Cada habitante de la casa paga su alquiler, entre 150 y 400 mensuales, según su poder adquisitivo y sus circunstancias, más una cesta para comida de entre 70 y 80 euros. Se comprometen a mantener su habitación y la casa limpias y a participar en las cenas fraternas semanales en las que se cuentan unos a otros cómo les va. Los jóvenes profesionales se comprometen a vivir en el piso al menos un año que pueden ir renovando —Bernabé acaba de dejar la casa después de seis—.
Los acogidos no tienen límite de permanencia, pero abandonan la casa en cuanto encuentran un trabajo que les permita mantenerse, para dejar sitio a otros. «Lázaro es como un puente —explica Bernabé—, lo bonito de este proyecto es que no es personalista, las personas que están aquí no son las que sostienen el proyecto, se irán y vendrán otras». De hecho, Ricardo también se acaba de ir del piso a una residencia de Alcalá de Henares, porque considera que su sitio ya es otro. «A los que estamos acogidos nos ayudan a buscar trabajo, a tener una estabilidad, aparte de emocional, laboral. Cuando tu vida laboral está solucionada y puedes tirar para adelante, das un paso atrás para dejar tu sitio a otro. Yo ahora estoy cobrando la ayuda a mayores de 52 años y me queda un año y pico para la jubilación».
Actualmente, en el hogar de Madrid viven Pedro e Isabel con sus dos hijos veinteañeros. Su tarea es velar por el hogar, una función que se concreta de una forma muy sencilla; ser un referente de familia para todos, que no es otra cosa que ser ellos mismos. Insiste Bernabé en que «no hay que ser una persona especial, se les pide ser familia, y eso ya marca la diferencia».

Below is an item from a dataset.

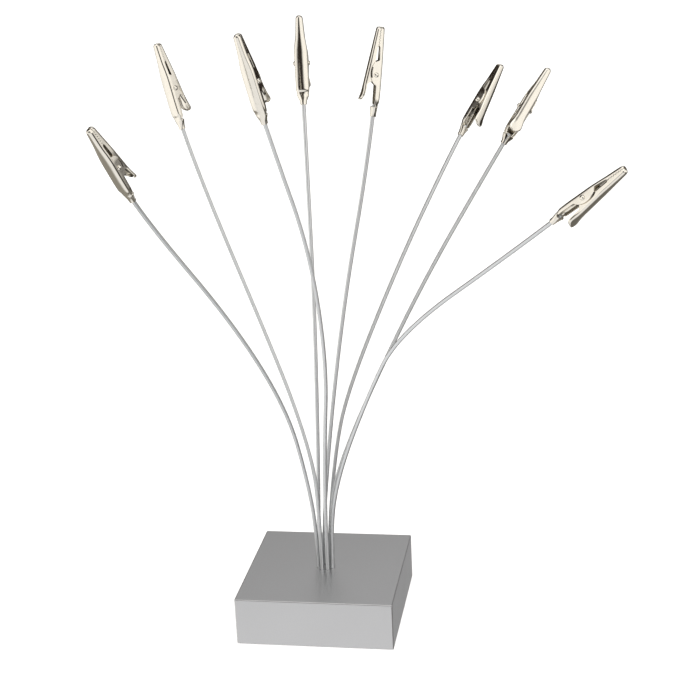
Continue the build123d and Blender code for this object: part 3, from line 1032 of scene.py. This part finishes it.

Con una familia como referente, los dos pisos de hombres y mujeres se convierten casi por contagio en dos familias. Como dos hermanos, Bernabé y Ricky han reído juntos, han discutido, reconocen que incluso se han gritado, y también se han perdonado. Para Ricky, el contraste fue grande: «Al principio, me costaba la convivencia, pero poco a poco ves cómo te trata la gente aquí y vas recuperando lo que perdiste hace años, vuelves a tener una familia».
Es algo asombroso para los que llegan y para los que lo ven desde fuera. Los compañeros de trabajo de Bernabé le decían que «era la cosa más loca que habían escuchado nunca». Claro, asiente Ricky, porque Lázaro no crea alojamiento social, sino un hogar donde se comparte.